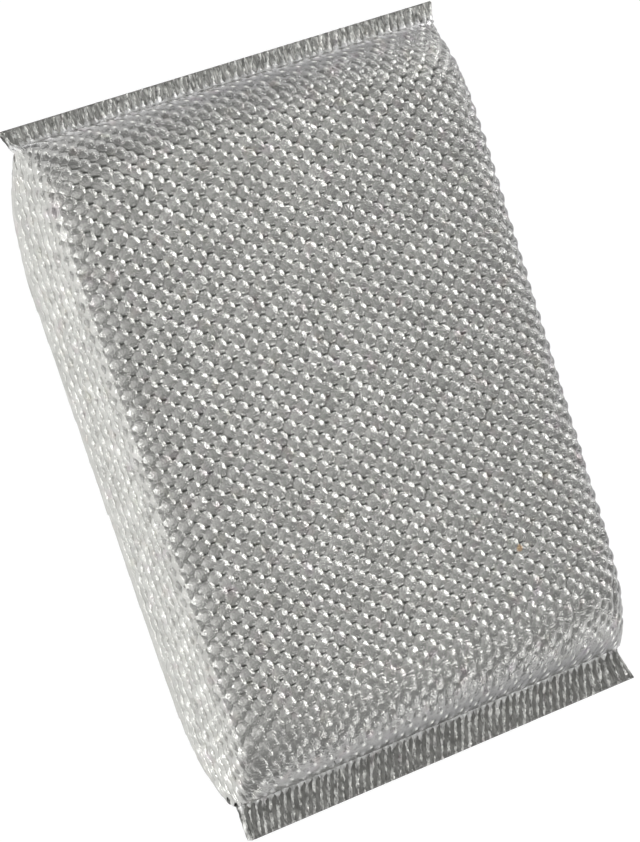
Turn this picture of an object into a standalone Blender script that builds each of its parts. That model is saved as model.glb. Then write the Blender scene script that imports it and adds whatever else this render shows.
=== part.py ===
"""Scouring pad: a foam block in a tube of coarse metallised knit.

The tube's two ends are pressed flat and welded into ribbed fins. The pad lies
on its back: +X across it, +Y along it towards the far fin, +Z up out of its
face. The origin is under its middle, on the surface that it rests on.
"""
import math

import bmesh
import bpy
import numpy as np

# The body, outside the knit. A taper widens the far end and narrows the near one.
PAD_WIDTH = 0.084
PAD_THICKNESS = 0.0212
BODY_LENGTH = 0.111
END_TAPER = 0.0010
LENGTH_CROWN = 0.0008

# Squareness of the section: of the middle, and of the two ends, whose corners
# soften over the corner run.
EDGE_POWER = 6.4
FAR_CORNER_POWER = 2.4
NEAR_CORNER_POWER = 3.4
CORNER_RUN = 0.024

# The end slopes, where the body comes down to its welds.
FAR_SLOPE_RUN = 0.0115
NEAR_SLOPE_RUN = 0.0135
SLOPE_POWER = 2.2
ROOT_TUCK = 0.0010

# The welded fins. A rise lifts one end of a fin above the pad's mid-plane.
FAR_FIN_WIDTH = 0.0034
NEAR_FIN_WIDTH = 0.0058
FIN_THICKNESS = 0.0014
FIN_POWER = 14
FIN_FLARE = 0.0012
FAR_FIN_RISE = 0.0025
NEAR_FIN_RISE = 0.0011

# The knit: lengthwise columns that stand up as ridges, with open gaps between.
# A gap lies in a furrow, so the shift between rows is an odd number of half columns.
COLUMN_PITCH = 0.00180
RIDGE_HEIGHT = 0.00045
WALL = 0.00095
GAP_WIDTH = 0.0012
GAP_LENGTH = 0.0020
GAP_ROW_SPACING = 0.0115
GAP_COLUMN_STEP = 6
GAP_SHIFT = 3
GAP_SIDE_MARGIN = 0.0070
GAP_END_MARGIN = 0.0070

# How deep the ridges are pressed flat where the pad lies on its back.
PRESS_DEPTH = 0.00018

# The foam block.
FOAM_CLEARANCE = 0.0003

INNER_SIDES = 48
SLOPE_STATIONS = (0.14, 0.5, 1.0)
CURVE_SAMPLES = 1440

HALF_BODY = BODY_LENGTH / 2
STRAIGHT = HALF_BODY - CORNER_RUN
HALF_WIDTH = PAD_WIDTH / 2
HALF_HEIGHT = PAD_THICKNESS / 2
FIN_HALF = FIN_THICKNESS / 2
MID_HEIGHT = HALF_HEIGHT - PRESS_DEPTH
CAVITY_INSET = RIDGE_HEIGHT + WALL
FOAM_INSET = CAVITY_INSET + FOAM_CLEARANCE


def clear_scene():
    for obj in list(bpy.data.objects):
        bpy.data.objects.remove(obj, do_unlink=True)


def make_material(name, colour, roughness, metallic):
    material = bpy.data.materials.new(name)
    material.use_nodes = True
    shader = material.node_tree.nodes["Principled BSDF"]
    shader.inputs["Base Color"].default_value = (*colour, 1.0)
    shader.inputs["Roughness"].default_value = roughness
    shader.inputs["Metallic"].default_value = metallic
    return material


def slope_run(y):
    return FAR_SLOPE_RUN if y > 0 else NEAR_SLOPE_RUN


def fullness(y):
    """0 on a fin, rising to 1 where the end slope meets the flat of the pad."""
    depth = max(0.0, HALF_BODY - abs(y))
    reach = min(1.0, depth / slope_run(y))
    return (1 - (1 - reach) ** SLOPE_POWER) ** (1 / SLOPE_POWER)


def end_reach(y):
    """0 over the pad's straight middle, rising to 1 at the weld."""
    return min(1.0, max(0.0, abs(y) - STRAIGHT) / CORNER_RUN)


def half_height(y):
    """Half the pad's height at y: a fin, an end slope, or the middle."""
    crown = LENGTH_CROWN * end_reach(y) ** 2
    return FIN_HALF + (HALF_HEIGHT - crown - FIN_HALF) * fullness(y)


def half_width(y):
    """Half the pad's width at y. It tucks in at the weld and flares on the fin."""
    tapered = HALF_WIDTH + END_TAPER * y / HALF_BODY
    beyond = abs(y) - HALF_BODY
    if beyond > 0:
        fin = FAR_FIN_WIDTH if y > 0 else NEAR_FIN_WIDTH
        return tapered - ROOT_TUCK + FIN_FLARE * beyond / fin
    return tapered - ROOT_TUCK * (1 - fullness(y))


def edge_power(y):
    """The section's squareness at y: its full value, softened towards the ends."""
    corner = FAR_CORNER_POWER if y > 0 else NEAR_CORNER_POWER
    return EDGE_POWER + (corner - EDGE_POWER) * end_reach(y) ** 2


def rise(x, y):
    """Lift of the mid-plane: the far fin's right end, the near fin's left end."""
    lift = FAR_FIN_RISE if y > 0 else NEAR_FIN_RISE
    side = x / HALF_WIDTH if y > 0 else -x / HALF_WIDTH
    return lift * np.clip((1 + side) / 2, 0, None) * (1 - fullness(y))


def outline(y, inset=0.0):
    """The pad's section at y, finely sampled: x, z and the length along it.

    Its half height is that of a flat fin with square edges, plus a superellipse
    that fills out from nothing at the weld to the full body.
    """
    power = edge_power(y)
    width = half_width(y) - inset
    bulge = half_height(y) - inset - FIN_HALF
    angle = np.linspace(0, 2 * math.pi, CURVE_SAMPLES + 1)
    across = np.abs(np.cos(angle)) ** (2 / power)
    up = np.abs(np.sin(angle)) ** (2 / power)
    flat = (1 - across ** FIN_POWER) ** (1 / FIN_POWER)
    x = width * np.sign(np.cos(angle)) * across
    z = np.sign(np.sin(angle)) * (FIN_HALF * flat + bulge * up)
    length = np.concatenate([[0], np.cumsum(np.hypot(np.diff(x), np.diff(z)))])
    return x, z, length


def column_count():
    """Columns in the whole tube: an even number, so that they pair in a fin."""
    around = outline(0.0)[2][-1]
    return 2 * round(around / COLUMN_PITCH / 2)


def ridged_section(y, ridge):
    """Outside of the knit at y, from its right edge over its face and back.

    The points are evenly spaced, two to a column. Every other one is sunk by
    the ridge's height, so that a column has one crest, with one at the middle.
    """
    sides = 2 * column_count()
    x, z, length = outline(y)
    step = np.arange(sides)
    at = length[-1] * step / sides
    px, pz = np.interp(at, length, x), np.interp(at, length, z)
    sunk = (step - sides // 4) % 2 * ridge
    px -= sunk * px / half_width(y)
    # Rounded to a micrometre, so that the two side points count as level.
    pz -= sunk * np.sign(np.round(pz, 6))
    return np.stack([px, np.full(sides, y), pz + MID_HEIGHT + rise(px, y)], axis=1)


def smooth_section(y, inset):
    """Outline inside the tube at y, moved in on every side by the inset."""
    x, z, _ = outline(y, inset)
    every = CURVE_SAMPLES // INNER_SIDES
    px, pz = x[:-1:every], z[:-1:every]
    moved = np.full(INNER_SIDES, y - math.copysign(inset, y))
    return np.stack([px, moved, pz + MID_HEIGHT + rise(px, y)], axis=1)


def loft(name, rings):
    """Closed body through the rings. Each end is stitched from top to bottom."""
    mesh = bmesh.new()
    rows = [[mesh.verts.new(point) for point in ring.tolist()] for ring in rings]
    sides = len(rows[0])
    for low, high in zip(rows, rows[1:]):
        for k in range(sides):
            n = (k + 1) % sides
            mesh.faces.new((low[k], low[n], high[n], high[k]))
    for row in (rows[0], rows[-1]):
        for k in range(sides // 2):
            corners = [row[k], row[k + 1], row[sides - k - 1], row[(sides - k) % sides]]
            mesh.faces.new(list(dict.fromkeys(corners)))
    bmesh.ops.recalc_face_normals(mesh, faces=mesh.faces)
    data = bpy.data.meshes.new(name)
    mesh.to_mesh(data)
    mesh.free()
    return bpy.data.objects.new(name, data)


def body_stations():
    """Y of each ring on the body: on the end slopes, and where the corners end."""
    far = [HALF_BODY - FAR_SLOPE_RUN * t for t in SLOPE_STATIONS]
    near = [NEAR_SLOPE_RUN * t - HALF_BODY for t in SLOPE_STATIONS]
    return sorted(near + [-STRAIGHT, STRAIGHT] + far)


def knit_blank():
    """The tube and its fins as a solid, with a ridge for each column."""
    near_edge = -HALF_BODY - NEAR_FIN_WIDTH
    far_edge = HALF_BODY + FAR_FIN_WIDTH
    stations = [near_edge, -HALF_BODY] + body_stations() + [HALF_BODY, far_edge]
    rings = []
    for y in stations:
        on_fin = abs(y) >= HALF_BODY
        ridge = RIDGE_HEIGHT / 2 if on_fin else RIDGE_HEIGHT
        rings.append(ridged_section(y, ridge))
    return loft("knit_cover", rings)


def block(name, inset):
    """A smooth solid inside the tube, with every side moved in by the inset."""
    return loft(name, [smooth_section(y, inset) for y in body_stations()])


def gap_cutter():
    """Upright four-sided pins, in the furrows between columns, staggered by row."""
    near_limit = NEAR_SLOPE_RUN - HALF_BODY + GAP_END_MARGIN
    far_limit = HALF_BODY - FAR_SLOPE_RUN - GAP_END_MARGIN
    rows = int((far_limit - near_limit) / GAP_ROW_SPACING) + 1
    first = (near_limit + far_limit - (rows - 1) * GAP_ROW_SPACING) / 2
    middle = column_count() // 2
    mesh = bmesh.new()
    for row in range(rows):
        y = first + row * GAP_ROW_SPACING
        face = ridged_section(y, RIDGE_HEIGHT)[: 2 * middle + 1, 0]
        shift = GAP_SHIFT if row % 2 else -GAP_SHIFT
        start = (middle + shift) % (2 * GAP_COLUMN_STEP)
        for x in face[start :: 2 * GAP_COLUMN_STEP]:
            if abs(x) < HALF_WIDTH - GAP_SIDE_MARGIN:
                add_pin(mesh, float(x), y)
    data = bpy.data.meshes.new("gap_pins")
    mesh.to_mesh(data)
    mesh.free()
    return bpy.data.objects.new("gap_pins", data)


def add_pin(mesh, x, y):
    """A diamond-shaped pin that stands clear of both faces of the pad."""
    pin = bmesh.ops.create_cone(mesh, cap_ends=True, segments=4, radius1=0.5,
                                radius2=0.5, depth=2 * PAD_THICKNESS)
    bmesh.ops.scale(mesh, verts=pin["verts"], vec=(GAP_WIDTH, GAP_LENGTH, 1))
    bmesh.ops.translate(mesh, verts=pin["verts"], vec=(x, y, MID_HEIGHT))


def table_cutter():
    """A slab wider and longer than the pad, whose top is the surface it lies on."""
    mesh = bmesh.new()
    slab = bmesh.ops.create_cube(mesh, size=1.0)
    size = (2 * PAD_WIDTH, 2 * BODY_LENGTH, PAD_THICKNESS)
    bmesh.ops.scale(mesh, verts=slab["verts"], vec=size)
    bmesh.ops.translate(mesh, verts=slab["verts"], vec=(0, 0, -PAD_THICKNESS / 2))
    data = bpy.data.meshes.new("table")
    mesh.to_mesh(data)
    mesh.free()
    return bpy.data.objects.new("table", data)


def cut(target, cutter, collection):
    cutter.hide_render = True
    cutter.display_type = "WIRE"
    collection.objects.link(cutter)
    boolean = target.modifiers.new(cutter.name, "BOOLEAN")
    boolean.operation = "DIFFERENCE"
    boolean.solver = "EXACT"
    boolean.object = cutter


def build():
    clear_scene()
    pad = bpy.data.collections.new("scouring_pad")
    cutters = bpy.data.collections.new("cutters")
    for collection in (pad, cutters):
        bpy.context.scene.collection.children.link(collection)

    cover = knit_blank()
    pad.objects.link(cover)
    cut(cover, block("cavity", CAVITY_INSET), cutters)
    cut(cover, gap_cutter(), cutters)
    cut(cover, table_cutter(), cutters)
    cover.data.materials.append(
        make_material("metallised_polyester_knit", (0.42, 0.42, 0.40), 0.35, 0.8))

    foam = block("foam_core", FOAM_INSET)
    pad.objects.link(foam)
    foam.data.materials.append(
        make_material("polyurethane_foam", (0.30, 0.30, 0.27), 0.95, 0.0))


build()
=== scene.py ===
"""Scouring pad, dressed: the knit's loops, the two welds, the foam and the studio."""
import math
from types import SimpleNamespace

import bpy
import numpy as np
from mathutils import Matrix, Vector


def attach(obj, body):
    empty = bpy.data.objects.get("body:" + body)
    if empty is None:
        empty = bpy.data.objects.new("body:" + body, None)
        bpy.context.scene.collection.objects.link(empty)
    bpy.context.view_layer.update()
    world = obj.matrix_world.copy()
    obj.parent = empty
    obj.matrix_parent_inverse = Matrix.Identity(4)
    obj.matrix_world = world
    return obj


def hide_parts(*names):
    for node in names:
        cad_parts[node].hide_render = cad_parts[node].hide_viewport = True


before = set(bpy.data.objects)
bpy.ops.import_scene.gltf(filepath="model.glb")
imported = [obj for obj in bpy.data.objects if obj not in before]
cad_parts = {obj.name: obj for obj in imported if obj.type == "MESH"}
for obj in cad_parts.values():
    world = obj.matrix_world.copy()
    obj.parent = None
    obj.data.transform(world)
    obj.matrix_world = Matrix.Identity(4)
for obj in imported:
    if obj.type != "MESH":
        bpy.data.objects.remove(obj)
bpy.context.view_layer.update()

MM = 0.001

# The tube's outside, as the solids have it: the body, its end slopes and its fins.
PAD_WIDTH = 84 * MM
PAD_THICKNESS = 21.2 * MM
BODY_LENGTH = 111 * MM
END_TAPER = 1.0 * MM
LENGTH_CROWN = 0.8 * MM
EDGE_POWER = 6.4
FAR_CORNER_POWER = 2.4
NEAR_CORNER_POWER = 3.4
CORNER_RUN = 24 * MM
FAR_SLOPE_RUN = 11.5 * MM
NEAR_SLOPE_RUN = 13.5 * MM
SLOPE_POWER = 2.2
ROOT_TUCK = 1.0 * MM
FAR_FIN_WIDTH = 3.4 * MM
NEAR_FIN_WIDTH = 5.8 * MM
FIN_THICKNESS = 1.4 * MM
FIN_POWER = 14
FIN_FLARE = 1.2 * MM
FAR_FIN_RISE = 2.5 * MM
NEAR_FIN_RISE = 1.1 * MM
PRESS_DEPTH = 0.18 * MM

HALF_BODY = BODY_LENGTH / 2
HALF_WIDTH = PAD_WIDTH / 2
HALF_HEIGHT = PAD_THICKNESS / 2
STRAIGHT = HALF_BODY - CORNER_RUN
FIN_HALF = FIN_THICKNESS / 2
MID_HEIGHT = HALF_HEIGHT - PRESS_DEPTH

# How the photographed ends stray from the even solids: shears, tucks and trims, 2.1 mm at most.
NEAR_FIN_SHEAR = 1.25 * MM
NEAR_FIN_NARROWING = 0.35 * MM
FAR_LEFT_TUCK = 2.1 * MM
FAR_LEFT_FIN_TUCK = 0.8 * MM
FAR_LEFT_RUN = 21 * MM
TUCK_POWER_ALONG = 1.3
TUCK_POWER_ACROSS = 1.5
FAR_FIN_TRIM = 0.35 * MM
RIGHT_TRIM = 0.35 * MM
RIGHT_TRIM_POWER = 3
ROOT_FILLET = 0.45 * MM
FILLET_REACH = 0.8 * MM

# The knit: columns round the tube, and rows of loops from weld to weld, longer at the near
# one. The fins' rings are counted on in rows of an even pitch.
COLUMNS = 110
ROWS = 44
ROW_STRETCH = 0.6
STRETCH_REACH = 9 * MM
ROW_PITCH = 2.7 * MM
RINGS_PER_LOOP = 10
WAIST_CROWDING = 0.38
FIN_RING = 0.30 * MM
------
Extract exactly the leading lines of the data, stopping at and including the line with "LENGTH_CROWN = 0.0008".

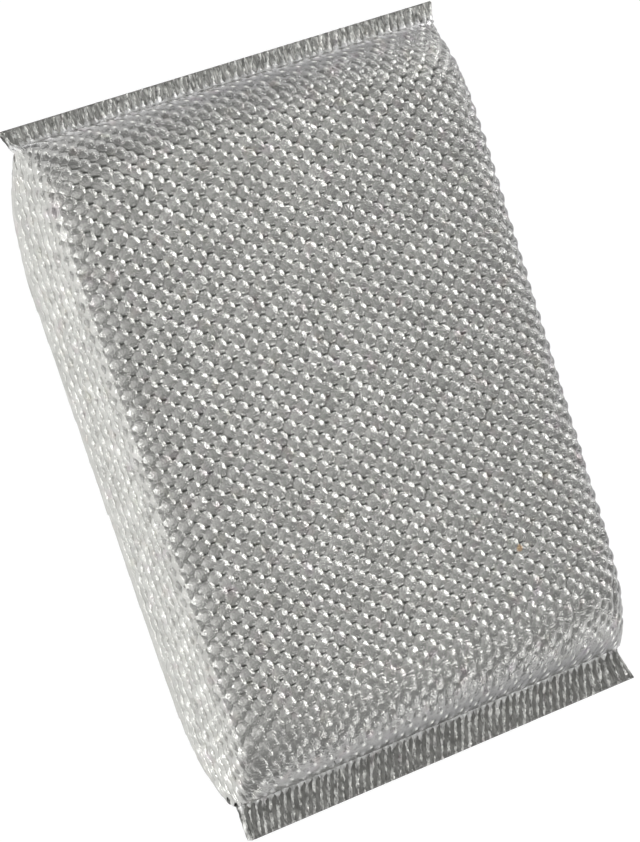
Turn this picture of an object into a standalone Blender script that builds each of its parts. That model is saved as model.glb. Then write the Blender scene script that imports it and adds whatever else this render shows.
=== part.py ===
"""Scouring pad: a foam block in a tube of coarse metallised knit.

The tube's two ends are pressed flat and welded into ribbed fins. The pad lies
on its back: +X across it, +Y along it towards the far fin, +Z up out of its
face. The origin is under its middle, on the surface that it rests on.
"""
import math

import bmesh
import bpy
import numpy as np

# The body, outside the knit. A taper widens the far end and narrows the near one.
PAD_WIDTH = 0.084
PAD_THICKNESS = 0.0212
BODY_LENGTH = 0.111
END_TAPER = 0.0010
LENGTH_CROWN = 0.0008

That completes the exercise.